How to combine potential indexes - sql

Some "missing index" code (see below) I got from internet searches is listing a lot of potential missing indexes for a particular table. Literally it's saying that I need 30 indexes. I already had 8 before running the code. Most experts state that a table should average 5. Can I combine a majority of these missing indexes so that it covers most of the tables indexing needs?
For example:
These two indexes are similar enough that it seems like they could be combined. But can they?

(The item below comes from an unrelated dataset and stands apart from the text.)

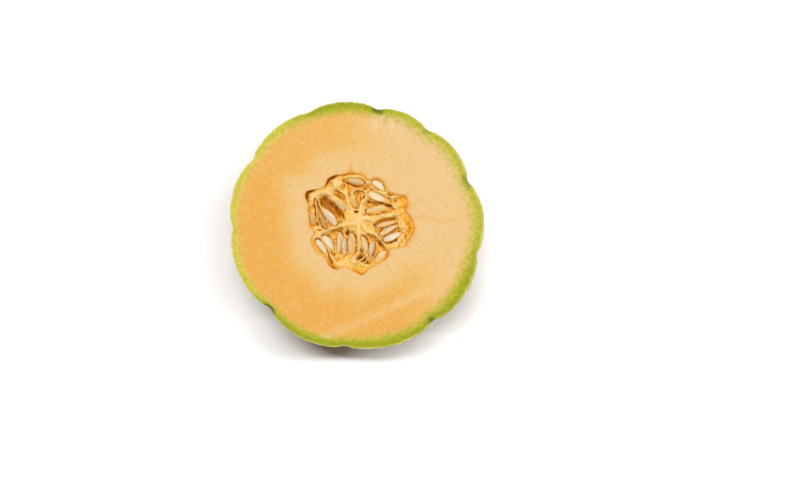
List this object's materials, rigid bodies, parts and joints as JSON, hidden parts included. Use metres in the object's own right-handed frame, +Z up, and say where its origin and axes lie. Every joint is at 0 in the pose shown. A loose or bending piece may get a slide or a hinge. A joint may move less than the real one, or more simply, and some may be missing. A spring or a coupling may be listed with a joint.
{
  "type": "cantaloupe melon half",
  "caption": "Half of a round ribbed and netted melon, cut straight across: green rind, orange flesh and a seed cavity with pulp walls and seeds, lying on its rounded end.",
  "frame": {"origin": "middle of the small flat spot on the rounded end that the half rests on", "axes": "+Z up, from the rounded end to the cut face; +X along the wider way across the cut face; +Y across it"},
  "size_m": [0.1444, 0.1408, 0.0744],
  "materials": {
    "rind": "melon rind: dull khaki skin with a pale corky net, smooth grey-green furrows, green on the cut",
    "flesh": "moist orange melon flesh with a satin cut face",
    "pulp": "wet, stringy orange-yellow pulp",
    "seeds": "wet cream seeds in a clear film"
  },
  "bodies": {
    "root": {"rind": "rind", "flesh": "flesh", "seed_pulp": "pulp", "seeds_right": "seeds", "seeds_upper_right": "seeds", "seeds_pocket": "seeds", "seeds_top": "seeds", "seeds_upper_left": "seeds", "seeds_left": "seeds", "seeds_lower_left": "seeds", "seeds_lower_right": "seeds"}
  },
  "joints": []
}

CREATE INDEX [NCI_12345] ON [DB].[dbo].[someTable]
([PatSample], [StatusID], [Sub1Sample])
INCLUDE ([PatID], [ProgID], [CQINumber])
CREATE INDEX [NCI_2535_2534] ON [DB].[dbo].[someTable]
([PatSample], [SecRestOnly])
INCLUDE ([CQINumber])
If I combine them it'd look like this:
CREATE INDEX [NCI_12345] ON [DB].[dbo].[someTable]
([PatSample], [StatusID], [Sub1Sample], [SecRestOnly])
INCLUDE ([PatID], [ProgID], [CQINumber])
NOTE: I just took the first statement and added [SecRestOnly] to it.
QUESTION: Would combining these satisfy both index needs? And if not, how would a highly used table with lots of fields ever just have 5 indexes?
Here's the code used to get "missing indexes":
SELECT
migs.avg_total_user_cost * (migs.avg_user_impact / 100.0) *
(migs.user_seeks + migs.user_scans) AS improvement_measure,
LEFT (PARSENAME(mid.STATEMENT, 1), 32) as TableName,
'CREATE INDEX [NCI_' + CONVERT (VARCHAR, mig.index_group_handle) + '_'
+ CONVERT (VARCHAR, mid.index_handle)
+ '_' + LEFT (PARSENAME(mid.STATEMENT, 1), 32) + ']'
+ ' ON ' + mid.STATEMENT
+ ' (' + ISNULL (mid.equality_columns,'')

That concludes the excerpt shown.